Second, the dissent argued the plaintiffs had standing “because a breach of fiduciary duty [was] a cognizable injury, regardless whether that breach caused financial harm or increased a risk of nonpayment.” In support of her argument, Justice Sotomayor reasoned that, under Restatement of the Law Second, Trusts § 199, a trust beneficiary could maintain a suit for a breach of fiduciary duty, and cited Restatement of the Law Third, Restitution and Unjust Enrichment § 1, Comment a, and § 3, Comment a, in pointing out that a beneficiary could bring a suit against a trustee for disgorgement or restitution, which recognized that the trustee’s wrongful gain was the relevant harm. The dissent further argued that, even if the plaintiffs’ rights did not sound in trust law, the plaintiffs would still have standing because, under the Court’s view that the “plan confer[red] a ‘contractua[l] entitle[ment],”’ “the plan also confer[red] contractual rights to loyal and prudent plan management,” and, in accordance with Restatement of the Law, Contracts § 328, a “‘breach of contract always create[d] a right of action,’ even when no financial ‘harm was caused.’”

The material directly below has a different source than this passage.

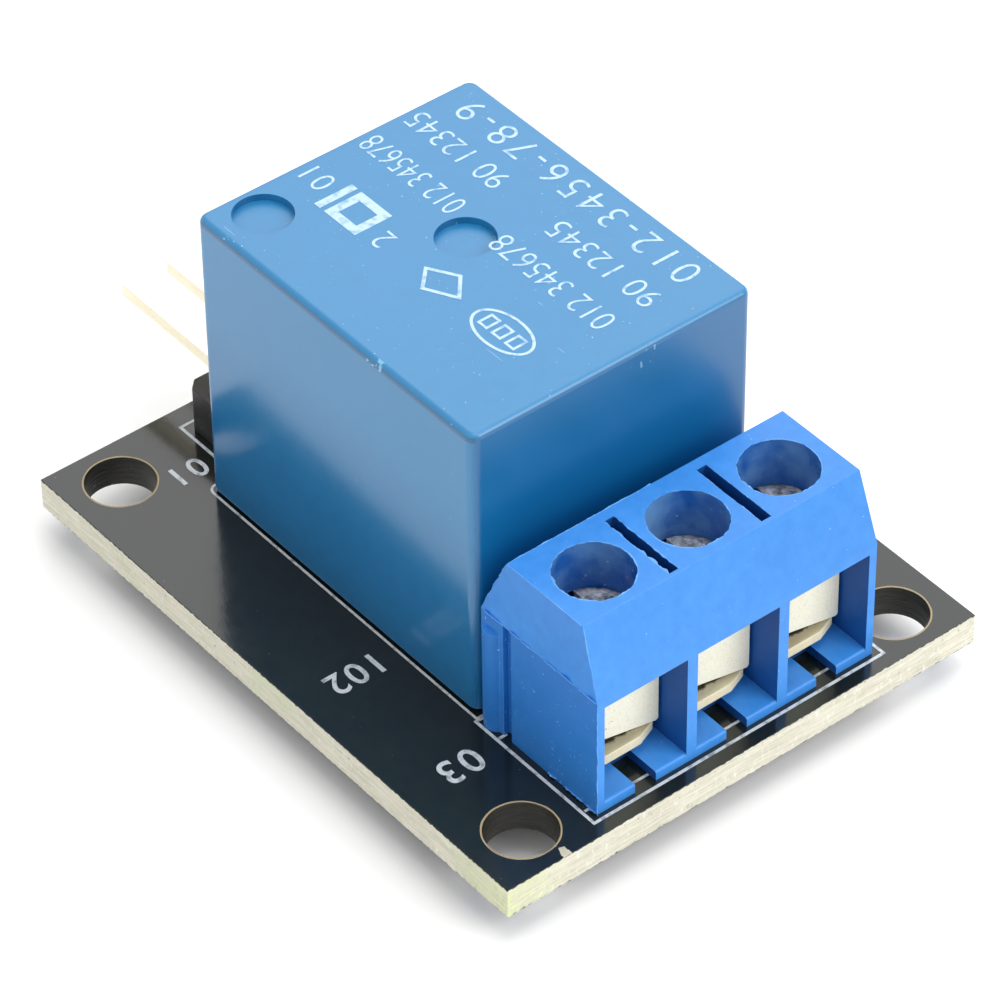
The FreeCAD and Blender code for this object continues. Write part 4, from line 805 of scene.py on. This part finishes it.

Third, the dissent argued that the plaintiffs had standing to sue on the plan’s behalf. Justice Sotomayor stated that the common law, under Restatement of the Law Third, Trusts § 94, Comment d(1), permitted trust terms to confer upon others standing to bring suit against the trustee, and that “ERISA embrace[d] that tradition.” She reasoned that, even if the plaintiffs did not sustain any monetary injury, their pension plan did; and because ERISA legally assigned participants and beneficiaries the right to represent their plan when, like in this case, there was unquestionable cognizable harm to the plan, the plaintiffs should have been permitted to bring this suit on their plan’s behalf.